En este marco, una de las principales aportaciones reside en la demostración de que en nuestro país ya se hablaba sobre la figura del intelectual bastante antes de su supuesto bautismo oficial con la publicación del J’accuse de Émile Zola a principios de 1898 (ya se sabe: durante años, la historia de los intelectuales no fue otra cosa que la historia de los intelectuales franceses). En realidad, como explica Jiménez, en paralelo a lo que sucedía con otras lenguas, fue a finales de la década de 1880 cuando empezó a normalizarse el uso de la palabra en España. Cuando esto ocurrió, casi de forma inmediata, como también se observó en otros países y otras culturas, el uso de la palabra intelectual se proyectó de la mano de los discursos contra los intelectuales. Como se explica en el libro, que en este sentido sigue unos argumentos ya apuntados en un artículo de Jiménez publicado en Historia y Política en 2020, durante los años del fin de siglo y en las primeras décadas del siglo xx nadie parecía estar cómodo con la denominación, ni siquiera Miguel de Unamuno, uno de los intelectuales por antonomasia, Azorín o Pío Baroja, en cuyas novelas los jóvenes intelectuales solían tener como características marcados déficits de virilidad. Incluso José Ortega y Gasset llegó a afirmar en 1916 que la palabra intelectual era una de las más desprestigiadas entre todas las que podían escucharse en España.

A pesar de todo ello, y a pesar también de que pareció morir en varias oportunidades en Europa y España, el intelectual no ha dejado de existir en la conversación pública. En este sentido, los discursos contrarios a los intelectuales, presentes a lo largo de todo el siglo xx, revelan la importancia de estas figuras y su capacidad de incidencia. De otra forma no podría entenderse que durante la dictadura de Primo de Rivera —«el dictador antiintelectuales», escribe Jiménez— ocuparan un lugar tan destacado, a un lado y al otro del régimen, que su papel en los años de la Segunda República fuera central, a un lado y al otro de la tradición liberal y democrática, o que a lo largo de las largas décadas del franquismo asumieran la importancia que consiguieron, tanto a la hora de construir el nuevo Estado como en la larga articulación de la alternativas al régimen fundado el 18 de julio. De hecho, hasta la Transición el rol de los intelectuales en España y el significado de la palabra intelectual fueron fundamentales: fuese desde el molde institucionista o desde una tradición reaccionaria o falangista, el debate sobre estas figuras y su incidencia en la vida pública siempre ocuparon un lugar de relevancia en los debates políticos y culturales. Incluso, como muestra La palabra ambigua —y este es otro de sus méritos—, la ampliación de la cronología más allá de la muerte de Franco y la incorporación de cuestiones capitales del período democrático —la relación con la institucionalización cultural desplegada por el PSOE, las posiciones asumidas frente a ETA, la guerra de Irak, las consecuencias de la crisis de 2008 y 15-M, entre otras cuestiones— muestran con claridad que el debate continuó ocupando un espacio muy destacado que en su esencia no se ha visto excesivamente modificado.

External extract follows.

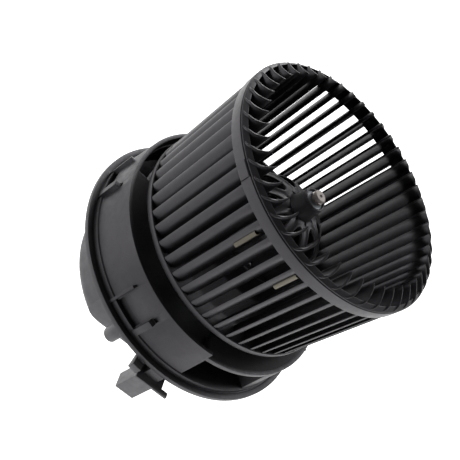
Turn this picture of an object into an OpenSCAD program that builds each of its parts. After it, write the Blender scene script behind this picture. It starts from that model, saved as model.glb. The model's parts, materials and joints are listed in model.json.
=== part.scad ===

En muchos sentidos, aunque no aborde directamente la eterna y parcialmente irresoluble cuestión de la definición del intelectual, este libro nos ayuda a entender que, más allá de debates taxonómicos y a menudo esencialistas, lo interesante que es comprenderlos de forma dinámica a través del análisis de los usos del concepto. Unos usos, por supuesto, que no pueden entenderse separados de los contextos políticos y culturales y de la evolución de las disputas dentro de ellos. Desde este punto de vista, la apelación a la historia intelectual británica y a los planteamientos de Stefan Collini permiten a Jiménez argumentar con solidez que siempre es necesario tener en cuenta no solamente el papel de los intelectuales en sus sociedades, sino también y sobre todo los debates que se desarrollan sobre ellos dentro de ellas. Dicho de otra forma: para entender esta cuestión debemos analizar a los intelectuales en los tres sentidos que propone Collini: sociológico, subjetivo y cultural. De esta forma se explica el interesante planteamiento que articula todo el libro, la línea de continuidad que su autor encuentra en el largo periodo de la historia española que aborda: a pesar de que los intelectuales siempre son los otros y rara vez utilizan el término para referirse a sí mismos, su poder simbólico reside en su capacidad de proyectarse como tales hacia la sociedad. En este dilema se desarrolla un interesante ensayo que sitúa, otra vez, a David Jiménez Torres como uno de los referentes de nuestra historiografía en este ámbito de conocimiento.